Nunca hay que despreciar la importancia de las historias, puesto que con su fuerza construyen lo que somos. Eso no ha cambiado en el siglo XXI, donde pretendemos vivir en una sociedad descreída. Más bien todo lo contrario. Bajo esa capa de eficiencia superficial, de suficiencia cínica, parece que hemos visto y hecho casi todo juzgando la Historia con complacencia displicente –pobres, no tenían Internet- pero estamos hambrientos de mitos.
Ya en la antigua Grecia, se utilizaban estas historias fantásticas para explicar lo inexplicable: la vida y la muerte, la creación del mundo, el conocimiento, las artes, la guerra, las instituciones, las ciudades, las cosas. De esta forma, aplacaban la ansiedad y sabiamente, a través de la construcción de estas historias, se afirmaban como comunidad frente al caos.
Progresivamente, hemos ido transformando esos mitos a través de conceder a figuras públicas cualidades extraordinarias que explican la excelencia. Los convertimos en modelos absolutos a seguir.

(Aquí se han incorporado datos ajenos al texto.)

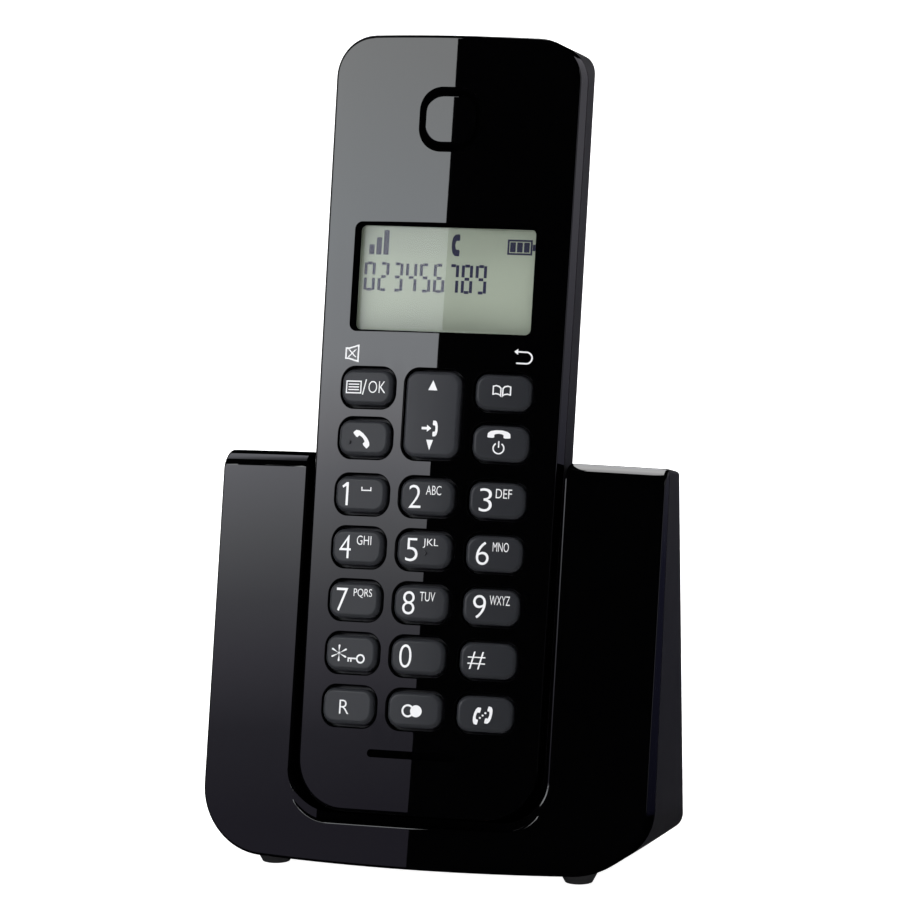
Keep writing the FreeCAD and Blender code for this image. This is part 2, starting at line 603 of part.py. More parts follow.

Tradicionalmente, estas figuras se definían por destacar sobremanera en algún campo – música, literatura, ciencia, actuación- pero los estándares para la conversión en mito se han ido rebajando estrepitosamente. Hoy, para el imaginario colectivo infantilizado y utilitarista, es un mito cualquiera que salga en la televisión, tenga programa propio y mucho dinero (al menos aparentemente). O un futbolista reconocido por las masas. O un joven ejecutivo de Sillicon Valley al que creemos dotado de una inteligencia sobrehumana porque ha hecho del arte de vender – servicios, realidad virtual, lo que sea – un arte supremo que siguen las masas.
Siendo conscientes del enorme grado de conocimiento que hemos acumulado y del que estamos disfrutando en este momento –cada uno de nosotros manejamos a diario una cantidad de información que ningún otro habitante del planeta en ninguna época anterior se hubiera podido imaginar en toda una vida- también hemos dejado la inocencia en el camino. Lograr el conocimiento no es fácil, exige disciplina y firmeza de espíritu para aceptar lo que vas a encontrar. Y, en numerosas ocasiones, la vida personal de aquellas figuras que admiramos como mitos está muy lejos de ser no sólo ejemplar, sino mínimamente digna. La excelencia y la crueldad o la falta de valores pueden darse la mano en un ser excepcional que ha dejado un legado incalculable para la civilización. Ahí está la triste contradicción humana. No somos titanes como Prometeo.
De ahí que a diario se nos caigan muchos mitos. De algunos, como la eficiencia casi indiscutible como dogma de fe en el sistema bancario, ya recelábamos desde hace mucho tiempo. La realidad nos despertó con una resaca tan brutal que se convirtió en guerra psicológica por la supervivencia. Y aún continúa. De la confianza extrema y casi naif en las figuras políticas para lograr la evolución social y el progreso también hemos despertado para darnos cuenta de que lo que buscan mientras viven en un estatus privilegiado -incluso sin trabajar exiliados pero haciéndose los héroes y adalides de cualquier causa totalitaria que les pueda llenar el bolsillo como los nacionalismos- no es precisamente el bien común, sino el de sus cuentas corrientes.
¿Ideología? Cualquier sistema de valores al margen de la posesión de enormes cantidades de dinero y de estatus lujoso y confortable hoy en día es casi un chiste. No en vano Donald Trump logró ser Presidente de la nación más poderosa del planeta.
Por eso, en este caos, necesitamos más que nunca historias, mitos en los que reconocernos para poder seguir adelante. Decía el gran Joaquín Sabina que las niñas ya no quieren ser princesas –como alegoría para acabar con el mito de la perfección femenina y sus consecuencias-, pero debemos cuidar aquellas historias que dignifican nuestra humanidad para seguir adelante. Compartirlas, presentarlas y difundirlas para nuestro bien. Otro gran sabio, Carl Jung, supo ver en su día la importancia de las alegorías y los arquetipos para la salud de nuestra psique. Por eso, aceptando siempre con humildad el hecho de que somos humanos y, por tanto no infalibles, debemos rescatar los valores de dignidad, solidaridad, libertad, igualdad para conseguir un progreso real y salir de este Matrix del narcisismo y el desorden en que se ha convertido la realidad actual. Porque no se construye futuro sin presente y sin sacar lo mejor del pasado. Y la comunicación –a través de la palabra- es siempre la mejor herramienta para volver a nuestra esencia.